The heatmaps confirm the key observation: the MAE varies only along the \(\mu\) axis (bias) and is almost constant along \(\sigma\) (since we are averaging over draws), because collapsing to the mean discards spread information. The CRPS, in contrast, varies along both axes: it penalizes bias and spread, with a clear optimum near \((\mu = 0,\; \sigma \approx 1)\).

Conclusion

This simple experiment highlights why the CRPS is a strictly more informative metric than the MAE for evaluating probabilistic forecasts. While the MAE only captures location error (bias), the CRPS simultaneously rewards calibration and sharpness, penalizing predictions whose spread is either too wide or too narrow for the observed data.

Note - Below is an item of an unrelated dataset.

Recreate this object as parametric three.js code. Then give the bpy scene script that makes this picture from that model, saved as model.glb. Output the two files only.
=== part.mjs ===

Remark: Simon Hirsch pointed out the following fact:

What is also visible from your plot: for correct location, the CRPS favors too low scale (sigma) over too high scale. There are differences in behavior across scores, e.g. the log-score it is the other way round, even though both are proper scores. There is a recent nice paper about it: “Asymmetric Penalties Underlie Proper Loss Functions in Probabilistic Forecasting”.